Article écrit par Louis Jeanne-Julien
Tout développeur ayant touché de près ou de loin aux questions d’authentification, de session, et de sécurité dans une application s’est un jour posé des questions comme : “Comment mon application sait que c’est toujours moi qui suis connecté à chaque requête?”, ou “Pourquoi je suis automatiquement déconnecté après un certain temps?”.
Ces questions peuvent avoir différentes réponses selon vos méthodes de gestion d’authentification. Je propose dans cet article de traiter cette question dans le cadre de l’utilisation de Spring Security, dont les principaux concepts sont résumés dans cet autre article.

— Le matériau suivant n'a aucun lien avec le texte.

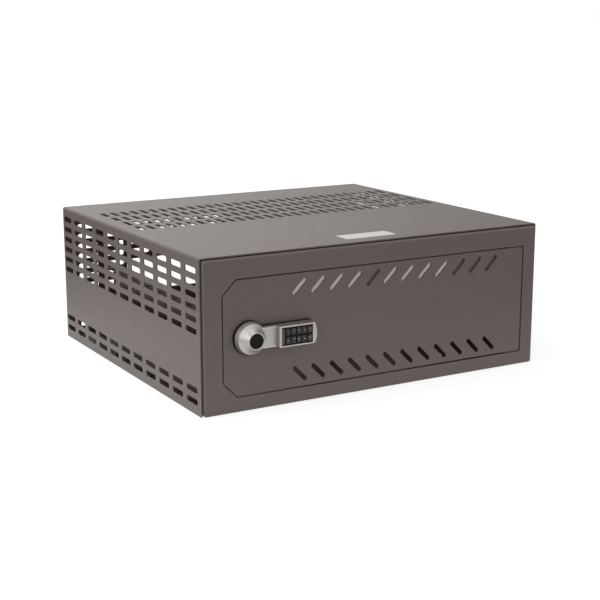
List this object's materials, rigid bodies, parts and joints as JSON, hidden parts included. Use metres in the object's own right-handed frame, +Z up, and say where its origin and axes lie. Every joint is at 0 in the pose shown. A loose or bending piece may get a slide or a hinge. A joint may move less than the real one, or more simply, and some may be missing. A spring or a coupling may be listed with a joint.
{
  "type": "video recorder lock box",
  "caption": "Ventilated steel lock box for a video recorder: hinged front door with a keypad lever lock, slotted top, sides and back, and a rear cable opening.",
  "frame": {"origin": "centre of the base's underside, where the cabinet rests", "axes": "+X to the right seen from the front, -Y out of the door, +Z up"},
  "size_m": [0.47, 0.4504, 0.1802],
  "materials": {
    "paint": "satin powder coat",
    "satin_metal": "satin",
    "zinc_steel": "zinc plated",
    "black_plastic": "matt",
    "key_plastic": "matt",
    "key_rubber": "matt",
    "light_guide": "clear",
    "circuit_board": "solder mask",
    "felt": "pale felt",
    "label": "satin film"
  },
  "bodies": {
    "cabinet": {"outer_shell": "paint", "front_frame": "paint", "base_plate": "paint", "back_panel": "paint", "left_guard_plate": "paint", "right_guard_plate": "paint", "blank_label": "label", "striker": "paint", "door_stops": "paint", "top_rebate": "paint", "lower_hinge_bracket": "paint", "upper_hinge_bracket": "paint", "hinge_guard": "paint", "hinge_pins": "zinc_steel"},
    "door": {"door_panel": "paint", "filter_strips": "felt", "lower_hinge_ear": "paint", "upper_hinge_ear": "paint", "lock_housing": "satin_metal", "lock_nut": "zinc_steel"},
    "handle": {"handle_body": "satin_metal", "handle_back_cover": "black_plastic", "handle_screws": "zinc_steel", "centre_cap": "black_plastic", "spindle": "zinc_steel", "cam": "zinc_steel", "cam_washer": "zinc_steel", "cam_screw": "zinc_steel", "lock_solenoid": "zinc_steel", "keypad_panel": "black_plastic", "status_light": "light_guide", "key_mat": "key_rubber", "circuit_board": "circuit_board", "battery_cell": "zinc_steel"},
    "locking_pin": {"locking_pin": "zinc_steel"},
    "key_1": {"key_1": "key_plastic"},
    "key_2": {"key_2": "key_plastic"},
    "key_3": {"key_3": "key_plastic"},
    "key_4": {"key_4": "key_plastic"},
    "key_5": {"key_5": "key_plastic"},
    "key_6": {"key_6": "key_plastic"},
    "key_7": {"key_7": "key_plastic"},
    "key_8": {"key_8": "key_plastic"},
    "key_9": {"key_9": "key_plastic"},
    "key_0": {"key_0": "key_plastic"}
  },
  "joints": [
    {"name": "door_swing", "type": "hinge", "parent": "cabinet", "child": "door", "pos_m": [0.1982, -0.2095, 0.0855], "axis": [0, 0, 1], "range_deg": [0, 110]},
    {"name": "handle_turn", "type": "hinge", "parent": "door", "child": "handle", "pos_m": [-0.177, -0.215, 0.0855], "axis": [0, -1, 0], "range_deg": [0, 90]},
    {"name": "locking_pin_slide", "type": "slide", "parent": "handle", "child": "locking_pin", "axis": [0, 1, 0], "range_m": [0, 0.0024], "stiffness_N_per_m": 60},
    {"name": "key_1_press", "type": "slide", "parent": "handle", "child": "key_1", "axis": [0, 1, 0], "range_m": [0, 0.0008], "stiffness_N_per_m": 400},
    {"name": "key_2_press", "type": "slide", "parent": "handle", "child": "key_2", "axis": [0, 1, 0], "range_m": [0, 0.0008], "stiffness_N_per_m": 400},
    {"name": "key_3_press", "type": "slide", "parent": "handle", "child": "key_3", "axis": [0, 1, 0], "range_m": [0, 0.0008], "stiffness_N_per_m": 400},
    {"name": "key_4_press", "type": "slide", "parent": "handle", "child": "key_4", "axis": [0, 1, 0], "range_m": [0, 0.0008], "stiffness_N_per_m": 400},
    {"name": "key_5_press", "type": "slide", "parent": "handle", "child": "key_5", "axis": [0, 1, 0], "range_m": [0, 0.0008], "stiffness_N_per_m": 400},
    {"name": "key_6_press", "type": "slide", "parent": "handle", "child": "key_6", "axis": [0, 1, 0], "range_m": [0, 0.0008], "stiffness_N_per_m": 400},
    {"name": "key_7_press", "type": "slide", "parent": "handle", "child": "key_7", "axis": [0, 1, 0], "range_m": [0, 0.0008], "stiffness_N_per_m": 400},
    {"name": "key_8_press", "type": "slide", "parent": "handle", "child": "key_8", "axis": [0, 1, 0], "range_m": [0, 0.0008], "stiffness_N_per_m": 400},
    {"name": "key_9_press", "type": "slide", "parent": "handle", "child": "key_9", "axis": [0, 1, 0], "range_m": [0, 0.0008], "stiffness_N_per_m": 400},
    {"name": "key_0_press", "type": "slide", "parent": "handle", "child": "key_0", "axis": [0, 1, 0], "range_m": [0, 0.0008], "stiffness_N_per_m": 400}
  ]
}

1. Security Context : l‘élément central
Les requêtes vers les endpoints d’une API REST implémentant Spring Security peuvent nécessiter ou non d’être authentifié. Pour vérifier qu’un utilisateur est authentifié, Spring Security regarde si son Security Context contient un objet de type Authentication. Autrement dit, le Security Context est le sac à stocker l’authentification en cours de validité.
Si l’utilisateur n’est pas authentifié alors qu’il y en a besoin, dans le cas général, il sera redirigé vers la page de login pour procéder à l’authentification via un formulaire identifiant + mot de passe.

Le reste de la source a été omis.